Lebih lanjut Editha mengurai aktivitas perempuan pesisir Sarmi yang beraktivitas di laut. Perempuan Sarmi, katanya, memiliki satu tradisi beraktivitas menangkap ikan di laut seperti laki-laki pada umumnya, untuk memastikan kelangsungan pangan bagi keluarga dan komunitasnya.

“Dalam konsep ruang berbasis adat di perempuan pesisir, melalui tradisi mavende. Tradisi mavende sebagai pertanda bahwa perempuan sudah saatnya untuk menangkap ikan di laut, hasil ikan sedang banyak-banyaknya. Dan pertanda juha hasil hutan sedang banyak-banyaknya untuk bisa berkebun dan meramu,” tutur Edhita.

Menurut Edhita, suara perempuan pesisir Sarmi memiliki nilai yang tinggi, cukup didengar dalam pengambilan kebijakan dan keputusan, meskipun tidak ikut bagian dalam forum.

“Pada saat bincang-bincang di luar, suara perempuan cukup didengar. Karena hutan dan laut berhubungan langsung dengan kebutuhan rumah tangga. Kebutuhan sehari-hari. Untuk kelangsungan hidup keluarga dan komunitas,” terangnya.
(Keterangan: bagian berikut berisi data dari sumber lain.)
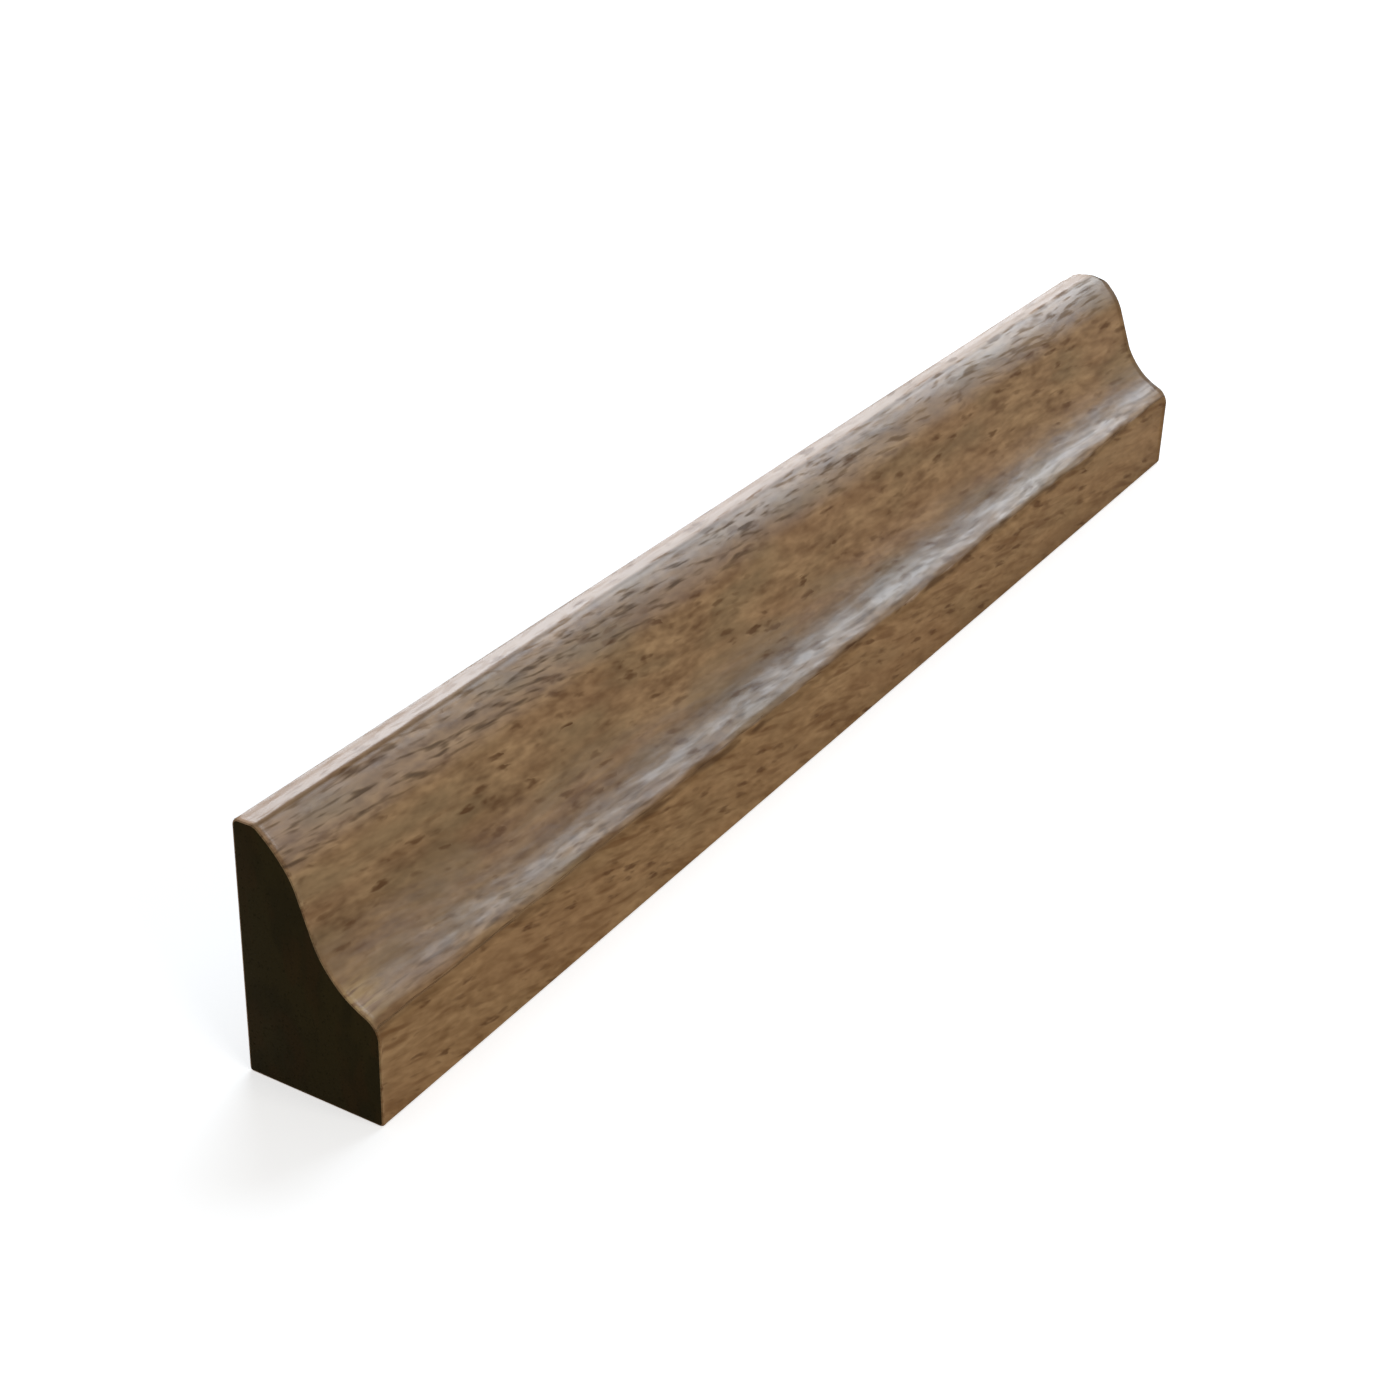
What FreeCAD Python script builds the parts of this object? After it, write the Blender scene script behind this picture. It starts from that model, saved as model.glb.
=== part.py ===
"""Ogee shoe moulding: one length of solid hardwood, run through a moulder and cut square at both ends.

The moulding lies as it is fixed, with its flat back upright against a skirting board and its flat
bottom on the floor. Its section runs, from the floor up the front: an upright land, a rounded nose,
a hollow cove, a steep face that swells into a shoulder, and a narrow flat top behind a soft crease.

Frame: +X runs along the length, -Y is the moulded front, +Y is the flat back and +Z is up. The
origin is in the middle of the bottom. All sizes are in millimetres.
"""

import FreeCAD, Part
import math
import os

# Overall sizes
LENGTH = 130.0
HEIGHT = 19.0
DEPTH = 10.8

# Corners of the section before they are rounded
NOSE_HEIGHT = 7.3          # from the bottom to the nose's corner, on the front plane
COVE_SETBACK = 4.0         # from the front plane to the cove's corner
COVE_RISE = 2.7            # from the nose's corner up to the cove's corner
SHOULDER_THICKNESS = 4.55  # from the back to the shoulder's corner
SHOULDER_DROP = 2.95       # from the top down to the shoulder's corner
TOP_WIDTH = 1.8            # from the back to the crease in front of the flat top

# Radii that the cutter leaves along the length
BOTTOM_FRONT_RADIUS = 0.3
NOSE_RADIUS = 2.1
COVE_RADIUS = 6.5
SHOULDER_RADIUS = 5.0
CREASE_RADIUS = 0.9
BACK_TOP_RADIUS = 0.5
BOTTOM_BACK_RADIUS = 0.25

# The rub of sandpaper round each sawn end
END_ARRIS = 0.15

NODE = "shoe_moulding"


def section_corners():
    """The section's sharp corners as (outward from the back, up), each with the radius that rounds it."""
    nose = (DEPTH, NOSE_HEIGHT)
    cove = (DEPTH - COVE_SETBACK, NOSE_HEIGHT + COVE_RISE)
    shoulder = (SHOULDER_THICKNESS, HEIGHT - SHOULDER_DROP)
    return [
        ((DEPTH, 0.0), BOTTOM_FRONT_RADIUS),
        (nose, NOSE_RADIUS),
        (cove, COVE_RADIUS),
        (shoulder, SHOULDER_RADIUS),
        ((TOP_WIDTH, HEIGHT), CREASE_RADIUS),
        ((0.0, HEIGHT), BACK_TOP_RADIUS),
        ((0.0, 0.0), BOTTOM_BACK_RADIUS),
    ]


def section_point(outward, up):
    """A point of the section as a vector at the near end of the length."""
    return FreeCAD.Vector(-LENGTH / 2, DEPTH / 2 - outward, up)


def corner_arc(before, corner, after, radius):
    """Start, middle and end of the arc that rounds a corner, limited to half of its shorter side."""
    to_before = before - corner
    to_after = after - corner
    half_angle = to_before.getAngle(to_after) / 2
    longest_tangent = min(to_before.Length, to_after.Length) / 2
    tangent = min(radius / math.tan(half_angle), longest_tangent)
    fitted_radius = tangent * math.tan(half_angle)
    to_before.normalize()
    to_after.normalize()
    inward = to_before + to_after
    inward.normalize()
    middle_distance = fitted_radius / math.sin(half_angle) - fitted_radius
    return (
        corner + to_before * tangent,
        corner + inward * middle_distance,
        corner + to_after * tangent,
    )


def section_face():
    """The moulding's section as a flat face, of straight sides joined by tangent arcs."""
    corners = [(section_point(*place), radius) for place, radius in section_corners()]
    arcs = []
    for i, (corner, radius) in enumerate(corners):
        before = corners[i - 1][0]
        after = corners[(i + 1) % len(corners)][0]
        arcs.append(corner_arc(before, corner, after, radius))
    edges = []
    for i, (start, middle, end) in enumerate(arcs):
        next_start = arcs[(i + 1) % len(arcs)][0]
        edges.append(Part.Arc(start, middle, end).toShape())
        edges.append(Part.LineSegment(end, next_start).toShape())
    return Part.Face(Part.Wire(edges))


def end_edges(solid):
    """The edges that lie in the plane of either sawn end."""
    half = LENGTH / 2
    flat = 1e-6
    found = []
    for edge in solid.Edges:
        box = edge.BoundBox
        if box.XLength < flat and abs(abs(box.XMin) - half) < flat:
            found.append(edge)
    return found


def moulding():
    """The whole length: the section drawn out along X, with its end arrises rubbed off."""
    run = section_face().extrude(FreeCAD.Vector(LENGTH, 0, 0))
    return run.makeChamfer(END_ARRIS, end_edges(run))


def main():
    """Builds the moulding and writes its STEP file."""
    os.makedirs("parts", exist_ok=True)
    piece = moulding()
    if not piece.isValid() or len(piece.Solids) != 1:
        raise RuntimeError("the moulding is not one valid solid")
    piece.Solids[0].exportStep(os.path.join("parts", NODE + ".step"))
    box = piece.BoundBox
    print("size %.2f x %.2f x %.2f mm" % (box.XLength, box.YLength, box.ZLength))
    print("volume %.1f mm3" % piece.Volume)


main()
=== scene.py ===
"""Dresses the ogee shoe moulding: one length of stained hardwood under a satin varnish.

Lengths are in metres in the part's own frame: +X runs along the length, -Y is the moulded front,
+Y is the flat back and +Z is up. The origin is in the middle of the bottom. The wood's grain, pores
and marks are in millimetres, as a maker would read them off a rule.
"""

import logging
import math
from dataclasses import dataclass
from enum import Enum, IntEnum
from functools import cached_property
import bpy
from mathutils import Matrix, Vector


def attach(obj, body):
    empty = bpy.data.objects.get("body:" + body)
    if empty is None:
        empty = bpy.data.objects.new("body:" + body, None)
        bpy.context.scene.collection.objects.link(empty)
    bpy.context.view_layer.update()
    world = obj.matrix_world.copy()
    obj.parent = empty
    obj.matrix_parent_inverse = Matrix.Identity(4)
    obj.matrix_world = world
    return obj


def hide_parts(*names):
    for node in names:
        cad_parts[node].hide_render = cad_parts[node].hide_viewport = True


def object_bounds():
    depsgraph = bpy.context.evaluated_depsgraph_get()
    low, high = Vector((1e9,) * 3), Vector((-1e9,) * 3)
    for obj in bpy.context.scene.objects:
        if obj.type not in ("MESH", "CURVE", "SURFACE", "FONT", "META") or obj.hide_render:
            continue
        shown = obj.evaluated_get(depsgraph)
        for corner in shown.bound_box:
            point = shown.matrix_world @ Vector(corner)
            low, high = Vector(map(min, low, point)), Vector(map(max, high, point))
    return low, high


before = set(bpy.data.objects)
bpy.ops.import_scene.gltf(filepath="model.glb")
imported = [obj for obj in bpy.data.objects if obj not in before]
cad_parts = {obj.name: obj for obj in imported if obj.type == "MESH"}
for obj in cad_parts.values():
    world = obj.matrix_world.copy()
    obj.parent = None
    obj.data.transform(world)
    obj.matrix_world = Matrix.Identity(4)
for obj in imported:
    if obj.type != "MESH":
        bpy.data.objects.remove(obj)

from types import MappingProxyType
from typing import Any, Callable, Mapping, Sequence, Union

import bmesh
import bpy
from mathutils import Matrix, Vector

CAD_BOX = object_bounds()
NODE = "shoe_moulding"
MM = 0.001

# How near two places lie to count as one, in metres, and the bevel profile that is an arc.
TOUCH = 1e-6
ARC_PROFILE = 0.5

# The solid's size, and the height of the nose's lower edge, in millimetres.
LENGTH, DEPTH, HEIGHT = (round((high - low) / MM, 2) for low, high in zip(*CAD_BOX))
NOSE_LINE = 7.3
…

“Perempuan tanpa alam, itu perempuan tanpa asap dapur. Jadi kalau tanpa perempuan terlibat dalam hutan, di dalam kehidupan sehari-hari, nanti bagaimana dengan kelangsungan hidup selanjutnya? Kan ada ungkapan; tanpa mama, tanpa perempuan, tanpa saudara perempuan, bagaimana kami para laki-laki bisa makan?,” pungkasnya.